As the Jerusalem Post’s Yaakov Katz reported, in understated fashion, when Alon lobbied for the PA, “it was not clear if Alon’s comments were coordinated with the General Staff and the government, which has been mum on the congressional initiative to cut off aid to the Palestinians.” 

 

It is clear is that when Alon spoke to the New York Times, he was propounding his own radical political views, rather than the declared policy of the government of Israel, when he falsely labeled Israeli “price tag” hooligans as “terrorists;” when he contradicted Prime Minister Netanyahu’s observation that the aftermath of the Israeli withdrawal from Gaza serves as a cautionary tale against handing Judea and Samaria over to the PA; and when he openly lobbied Congress for financial aid to the PA. 

 

In their usual self-congratulatory style, Dermer and White praised their own article as a “judicious response,” a “rebuttal” and “reasoned response.” 

 

And, in a display of their own radical politics, Dermer and White denied that Israel is a democracy, placing the description “democratic state” in scare-quotes.
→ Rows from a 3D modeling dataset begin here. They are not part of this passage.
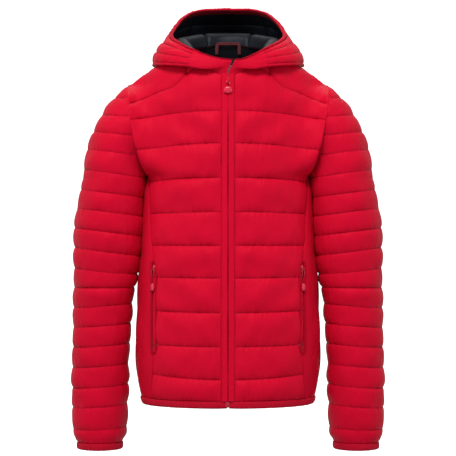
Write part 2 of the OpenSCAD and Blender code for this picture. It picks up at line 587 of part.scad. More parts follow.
back_panel();
front_panel_left();
front_panel_right();
side_panel_left();
side_panel_right();
back_wadding();
front_wadding_left();
front_wadding_right();
back_lining();
front_lining_left();
front_lining_right();
side_lining_left();
side_lining_right();
hem_binding();
sleeve_cap_left();
sleeve_cap_right();
hood_panel_left();
hood_panel_right();
hood_centre_panel();
hood_wadding();
hood_lining();
hood_binding();
zip_tape_left();
zip_tape_right();
zip_teeth_left();
zip_teeth_right();
zip_top_stop_left();
zip_top_stop_right();
zip_box();
zip_pin();
zip_underflap();
pocket_tape_left();
pocket_tape_right();
pocket_teeth_left();
pocket_teeth_right();
pocket_bag_left();
pocket_bag_right();
hanging_loop();
neck_label();
care_label();
sleeve_left();
sleeve_right();
sleeve_wadding_left();
sleeve_wadding_right();
sleeve_lining_left();
sleeve_lining_right();
cuff_binding_left();
cuff_binding_right();
main_slider();
main_pull_loop();
main_pull_grip();
pocket_slider_left();
pocket_slider_right();
pocket_pull_left();
pocket_pull_right();
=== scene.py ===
import json
import math

import bmesh
import bpy
import numpy as np
from bpy.props import FloatProperty, FloatVectorProperty, PointerProperty
from bpy.types import Operator, Panel, PropertyGroup
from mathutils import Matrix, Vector


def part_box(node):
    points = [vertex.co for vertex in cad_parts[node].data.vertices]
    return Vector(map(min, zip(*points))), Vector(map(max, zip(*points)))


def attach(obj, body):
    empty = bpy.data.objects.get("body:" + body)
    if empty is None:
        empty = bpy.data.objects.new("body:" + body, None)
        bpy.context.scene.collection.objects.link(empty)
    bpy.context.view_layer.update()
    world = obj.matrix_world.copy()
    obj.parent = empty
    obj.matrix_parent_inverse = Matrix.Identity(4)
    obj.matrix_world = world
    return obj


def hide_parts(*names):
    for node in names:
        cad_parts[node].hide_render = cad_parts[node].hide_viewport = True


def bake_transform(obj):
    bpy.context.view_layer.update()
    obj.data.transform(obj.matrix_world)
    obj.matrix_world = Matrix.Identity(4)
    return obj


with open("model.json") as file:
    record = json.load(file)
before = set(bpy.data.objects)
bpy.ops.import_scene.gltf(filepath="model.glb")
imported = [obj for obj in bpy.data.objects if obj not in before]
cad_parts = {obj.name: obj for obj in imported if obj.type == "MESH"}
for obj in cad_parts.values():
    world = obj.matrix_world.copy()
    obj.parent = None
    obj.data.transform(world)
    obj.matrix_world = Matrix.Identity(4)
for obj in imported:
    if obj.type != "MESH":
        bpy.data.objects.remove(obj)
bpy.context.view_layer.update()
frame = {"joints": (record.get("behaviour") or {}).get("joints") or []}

bl_info = {
    "name": "Quilted ski jacket",
    "version": (1, 0, 0),
    "blender": (4, 5, 0),
    "location": "3D View > Sidebar > Jacket",
    "description": "Builds the cloth, zips and trims of a hooded quilted jacket round its packed frame",
    "category": "Object",
}

ROOT = "jacket_body"
MM = 0.001


# ---------------------------------------------------------------- sizes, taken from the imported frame
def node_box(name):
    """Lowest and highest corner of a CAD node in millimetres."""
    low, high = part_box(name)
    return np.array(low) / MM, np.array(high) / MM


def joint(name):
    """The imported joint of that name."""
    return [j for j in frame["joints"] if j["name"] == name][0]


LEFT_SWING = joint("sleeve_swing_left")
MID_Y = LEFT_SWING["pos_m"][1] / MM
SWING_X = LEFT_SWING["pos_m"][0] / MM
SWING_Z = LEFT_SWING["pos_m"][2] / MM
HEM_Z = node_box("hem_binding")[0][2]
CUFF_Z = node_box("cuff_binding_left")[0][2]
BINDING_H = 14.0
HEM_TOP = HEM_Z + BINDING_H
SLEEVE_L = SWING_Z - CUFF_Z

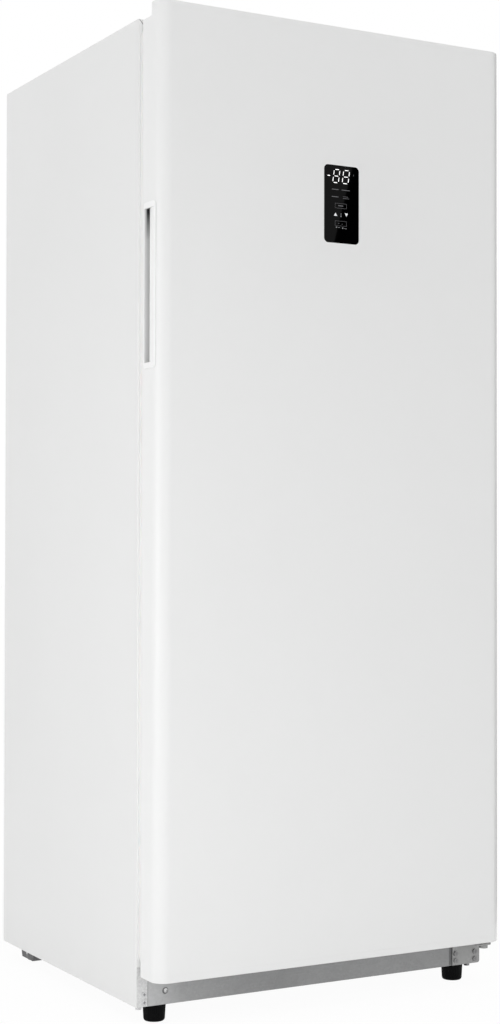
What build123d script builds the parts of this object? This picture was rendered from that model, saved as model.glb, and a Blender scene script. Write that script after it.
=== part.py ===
from build123d import *
import os

os.makedirs("parts", exist_ok=True)

# Millimetres. The front faces -Y, +Z is up, and the feet stand on Z = 0.

# Cabinet
cabinet_width = 711.0
cabinet_height = 1676.0
cabinet_depth = 606.0
foot_height = 30.0  # floor to the base rails
sheet = 0.8  # painted steel
fold_radius = 2.5  # outside radius of a fold
flange_width = 44.0  # front flange that the seal closes on
flange_foot_width = 22.0  # the same flange beside the base rail
rear_fold = 14.0
side_wall = 62.0  # outside of the panel to inside of the liner
liner_wall = 2.0
liner_lap = 10.0  # liner edge tucked behind the steel flange
deck_rise = 48.0  # base rail's bottom to the deck
deck_sheet = 1.0
rail_sheet = 1.5
machine_depth = 240.0
machine_height = 262.0
machine_lean = 30.0
rear_reach = 9.0  # what stands behind the rear folds

# Door
door_reach = 75.0  # door front ahead of the cabinet front
door_rise = 17.0  # door top over the cabinet top
door_lift = 53.5  # door bottom over the base rail's bottom
door_inset = 1.5  # each side, from the side panels
door_corner = 25.0  # rounded front edges
seal_gap = 14.0  # door's rear face to the cabinet
top_cap_height = 10.0
bottom_cap_height = 12.0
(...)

In a similar vein, the two described Jewish “price tag” hooligans as “organized terror” while refusing to acknowledge the existence of Palestinian terrorism. Indeed, they even provided an implied excuse for Palestinian terrorism by alluding to a potential Palestinian “game” of “tit for tat response to provocative acts.” 

 

And in their ultimate act of chutzpah, Dermer and White described their attacks on Israeli democracy, slanders of Israeli citizens and whitewashing of Palestinian terrorism as a defense of “Israel’s sons and daughters in uniform” while they accused me, who actually served as one of Israel’s daughters in uniform of “spit[ting] upon” them.

 

They expected the Jerusalem Post to publish this drivel?